33. So far as the impugned order passed by the learned Sessions Judge, Fatehpur in Criminal Revision no.195 of 2017 is concerned, the same deserves to be set aside with a direction to the Sub-Divisional Magistrate, Khaga, District Fatehpur to restore the property to attachment in enforcement of his order dated 16.11.2017, and proceed to decide Case no.14 of 2017, under Section 145/146 Cr.P.C. in terms of the directions issued by this Court in Criminal Revision no.4016 of 2017 decided on 02.01.2018.
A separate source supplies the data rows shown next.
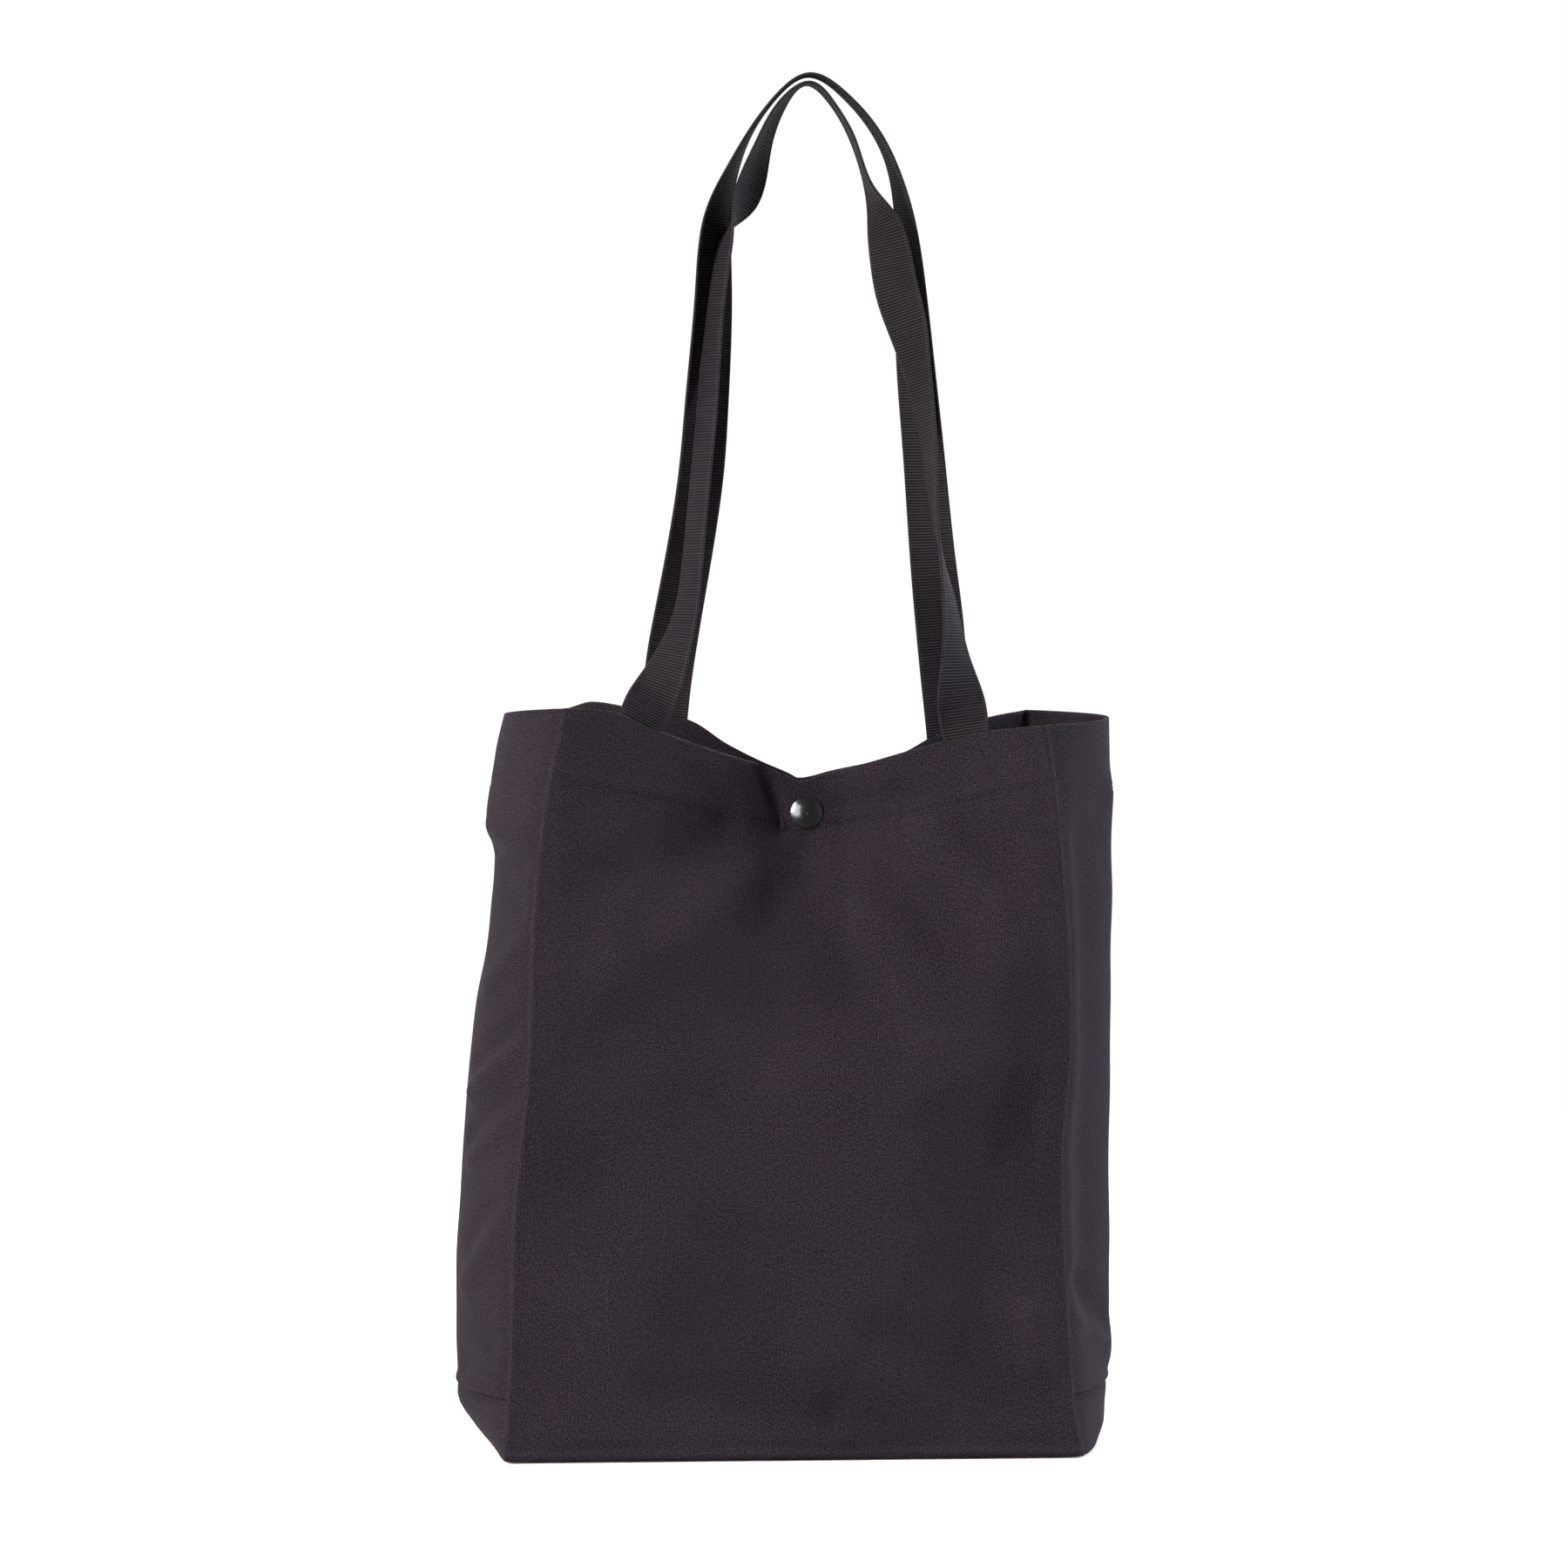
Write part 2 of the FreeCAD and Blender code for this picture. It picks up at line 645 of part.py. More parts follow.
pieces = []
for face, side in (("front", -1), ("rear", 1)):
    spacing = f"Sizes.{face}_spacing"
    pieces.append(make_panel(f"{face}_panel", side))
    pieces.append(make_facing(f"{face}_facing", side))
    pieces.append(make_binding(f"{face}_seam_binding", side))
    pieces.append(make_patch(f"{face}_snap_patch", side))
    for end, way in (("left", -1), ("right", 1)):
        pieces.append(make_handle_end(f"{face}_handle_end_{end}", side, way, spacing))
    nesting = "Sizes.apex_nesting" if face == "front" else "0"
    apex = size(f"Sizes.overall_height - Sizes.web_thick / 2 - {nesting}")
    pieces.append(
        make_loop(f"{face}_handle_loop", side, size(spacing), size(f"Sizes.{face}_shoulder"), apex)
    )
for end, way in (("left", -1), ("right", 1)):
    pieces.append(make_gusset(f"{end}_gusset", way))
    pieces.append(make_side_facing(f"{end}_facing", way))
pieces.append(make_base("base_panel"))
pieces.append(make_cap())
pieces.append(make_socket())
pieces.append(make_spring())
pieces.append(make_stud())
pieces.append(make_post())

doc.recompute()

failed = [item.Name for item in doc.Objects if "Invalid" in item.State or "Error" in item.State]
failed += [
    piece.Label
    for piece in pieces
    if piece.Shape.isNull() or not piece.Shape.isValid() or len(piece.Shape.Solids) != 1
]
if failed:
    sys.exit(f"not made: {failed}")

os.makedirs("parts", exist_ok=True)
for piece in pieces:
    piece.Shape.exportStep(f"parts/{piece.Label}.step")
    box = piece.Shape.BoundBox
    print(
        f"{piece.Label:26s} {piece.Shape.Volume:10.1f} mm3"
        f"  x {box.XMin:8.2f} {box.XMax:8.2f}"
        f"  y {box.YMin:8.2f} {box.YMax:8.2f}"
        f"  z {box.ZMin:8.2f} {box.ZMax:8.2f}"
    )
for face, side in (("front", -1), ("rear", 1)):
    spacing = size(f"Sizes.{face}_spacing")
    reach = math.cos(PANEL_ANGLE) * size("Sizes.web_width / 2")
    depth = size(panel_y(MOUTH, f"({spacing / 2 + reach})")) + size("Sizes.swing_ahead")
    print(f"{face} handle swings about x at y {side * depth:.2f}, z {size('Sizes.swing_level'):.2f}")
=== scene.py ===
"""Tote bag of dark woven cloth with webbing handles: the looks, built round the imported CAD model.

Every shape starts from the CAD node that it stands for. The short lists of stations below say how far
the cloth slumps away from that shape, in millimetres, at a share of the way up the bag.
"""
import json
import math

import bpy
import mathutils
import numpy as np
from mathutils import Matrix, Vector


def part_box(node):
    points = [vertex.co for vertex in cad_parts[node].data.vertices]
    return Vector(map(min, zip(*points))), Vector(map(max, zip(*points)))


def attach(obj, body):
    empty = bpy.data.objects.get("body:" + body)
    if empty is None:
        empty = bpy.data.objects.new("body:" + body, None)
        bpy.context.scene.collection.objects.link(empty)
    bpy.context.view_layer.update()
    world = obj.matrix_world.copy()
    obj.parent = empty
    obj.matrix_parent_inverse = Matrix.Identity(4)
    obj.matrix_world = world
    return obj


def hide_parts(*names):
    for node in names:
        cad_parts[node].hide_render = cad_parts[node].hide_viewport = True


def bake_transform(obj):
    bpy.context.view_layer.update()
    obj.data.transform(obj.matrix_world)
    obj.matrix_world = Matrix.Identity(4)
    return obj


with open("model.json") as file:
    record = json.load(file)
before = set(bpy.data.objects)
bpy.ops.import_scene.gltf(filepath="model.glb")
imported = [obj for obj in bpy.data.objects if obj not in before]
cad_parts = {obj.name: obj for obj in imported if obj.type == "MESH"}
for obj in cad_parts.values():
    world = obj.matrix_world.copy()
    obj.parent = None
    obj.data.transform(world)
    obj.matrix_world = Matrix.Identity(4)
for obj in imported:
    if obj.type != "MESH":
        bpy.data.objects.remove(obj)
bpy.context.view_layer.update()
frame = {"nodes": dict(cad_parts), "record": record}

MM = 0.001


def cad_box(node):
    """Lowest and highest corner of a CAD node, in millimetres."""
    low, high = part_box(node)
    return np.array(low) / MM, np.array(high) / MM


# Sizes of the CAD model, in millimetres.
PANEL_LOW, PANEL_HIGH = cad_box("front_panel")
GUSSET_LOW, GUSSET_HIGH = cad_box("right_gusset")
FACING_LOW, FACING_HIGH = cad_box("right_facing")
CAP_LOW, CAP_HIGH = cad_box("snap_cap")
FRONT_END_LOW, FRONT_END_HIGH = cad_box("front_handle_end_right")
REAR_END_LOW, REAR_END_HIGH = cad_box("rear_handle_end_right")

HEM = PANEL_HIGH[2]
BASE_HALF = PANEL_HIGH[0]
MOUTH_HALF = GUSSET_LOW[0]
BASE_Y = -PANEL_LOW[1]
MOUTH_Y = BASE_Y - 6.0
PINCH_Y = -PANEL_HIGH[1] + 0.9
CREST = GUSSET_HIGH[0]
TURN_UP = cad_box("base_panel")[1][2]
FRONT_TOP = cad_box("front_handle_loop")[1][2]
REAR_TOP = cad_box("rear_handle_loop")[1][2]
BAND = FACING_HIGH[2] - FACING_LOW[2]
SNAP_Z = (CAP_LOW[2] + CAP_HIGH[2]) / 2

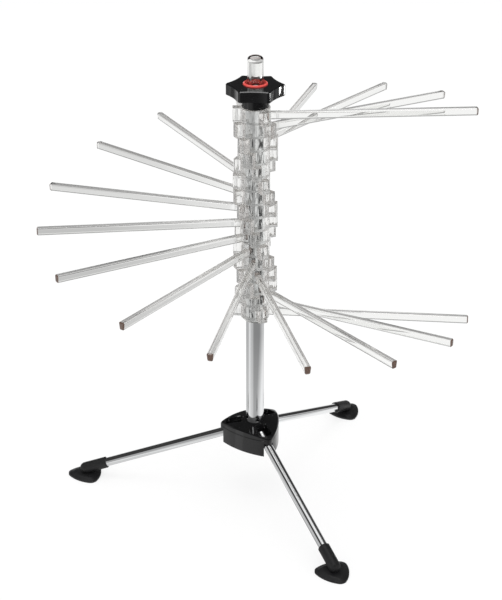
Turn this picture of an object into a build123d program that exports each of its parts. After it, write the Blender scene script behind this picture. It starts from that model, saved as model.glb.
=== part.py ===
from build123d import *
import os
from math import atan2, cos, hypot, radians, sin, sqrt, tan

# Pasta drying rack: a chrome column on three folding legs carries a stack of
# sixteen clear arms that swing round it, a star knob that clamps them, and a
# clear wand that is kept inside the column. Millimetres, +Z up, the floor at
# z = 0 and the column's axis through x = 0, y = 0.

# Fits and cuts shared by all pieces
running_fit = 0.06
seat_fit = 0.05
face_gap = 0.2
overrun = 6.0

# Column: a three-quarter inch tube
column_radius = 9.525
column_wall = 1.2
column_rim_chamfer = 0.4
column_bore = column_radius - column_wall

# Legs: three-eighths inch rods that fold down about pins in the hub
leg_names = ("left", "front", "rear")
first_leg_azimuth = 175.05
leg_step_angle = 360 / len(leg_names)
leg_radius = 4.75
leg_tail = 9.0
leg_tail_chamfer = 1.2
leg_tail_room = 1.0
leg_slot_room = 0.5
leg_proud = 0.25
leg_pocket_offset = 3.475
leg_pocket_width = 12.0
leg_pocket_round = 3.0
pivot_pin_radius = 1.5
leg_pocket_start = column_radius + leg_pocket_offset
leg_pivot_reach = leg_pocket_start + leg_tail + leg_tail_room
leg_slot_width = 2 * (leg_radius + leg_slot_room)

# Hub: where it stands and its outline, a triangle with bowed sides
hub_underside_z = 52.0
hub_body_height = 18.3
hub_corner_margin = 14.8
hub_side_bow = 88.0
hub_corner_round = 4.5
hub_wall = 2.5
hub_pocket_land = 7.3
hub_cover_height = 9.3
hub_dome_radius = 103.0
hub_edge_chamfer = 0.9
hub_seam_chamfer = 0.3
hub_pocket_chamfer = 0.6
hub_corner_reach = leg_pivot_reach + hub_corner_margin
leg_pocket_end = hub_corner_reach - hub_pocket_land
hub_seam_z = hub_underside_z + hub_body_height
hub_apex_z = hub_seam_z + hub_cover_height
leg_pivot_z = hub_seam_z - leg_radius + leg_proud

# Hub: the cover's side is lowest at the corners, and the edge's chamfer takes
# at most half of what the seam's chamfer leaves there
hub_side_height = hub_cover_height - hub_dome_radius + sqrt(hub_dome_radius**2 - hub_corner_reach**2)
hub_edge_room = (hub_side_height - hub_seam_chamfer) / 2

# Hub: the socket of the column and the screw below it
column_seat_height = 6.0
socket_wall = 3.0
column_seat_z = hub_underside_z + column_seat_height
plug_length = 12.0
column_screw_radius = 2.5
column_screw_length = 11.0
column_screw_head_radius = 4.6
column_screw_head_height = 2.8
column_screw_recess = 3.4
column_screw_room = 0.5
driver_socket_radius = 1.5
driver_socket_depth = 1.6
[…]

34. In the result, this petition succeeds and is allowed with costs quantified in the sum of Rs.25,000/-. The impugned order dated 18.08.2018 by the learned Sessions Judge, Fatehpur in Criminal Revision no.195 of 2017, Amit Kumar Agrawal vs. Vipin Kumar Agrawal and others, shall stand set aside. The property subject matter of dispute in Case no.14 of 2017, State vs. Amit Kumar Agarwal and others, under Section 145(1)/ 146(1) Cr.P.C., Police Station Kishanpur, District Fatehpur, shall stand attached in terms of the order dated 16.11.2017 passed by the Sub-Divisional Magistrate, Khaga, District Fatehpur, who shall proceed to decide Case no.14 of 2017 pending before him in accordance with the directions of this Court in Criminal Revision no.4016 of 2017, decided on 02.01.2018. The fourth respondent shall deposit the costs imposed within two months of date with the Registrar General of this Court, who shall, upon such deposit being made good, remit the same to the petitioner through an instrument payable in account. In case of default, the Registry shall take steps to recover the costs as arrears of land revenue through the Collector, Fatehpur, which upon realization, shall be likewise remitted to the petitioner.
35. Let a copy of this judgment be forwarded by the Registry to the Sub-Divisional Magistrate, Khaga, District Fatehpur for compliance.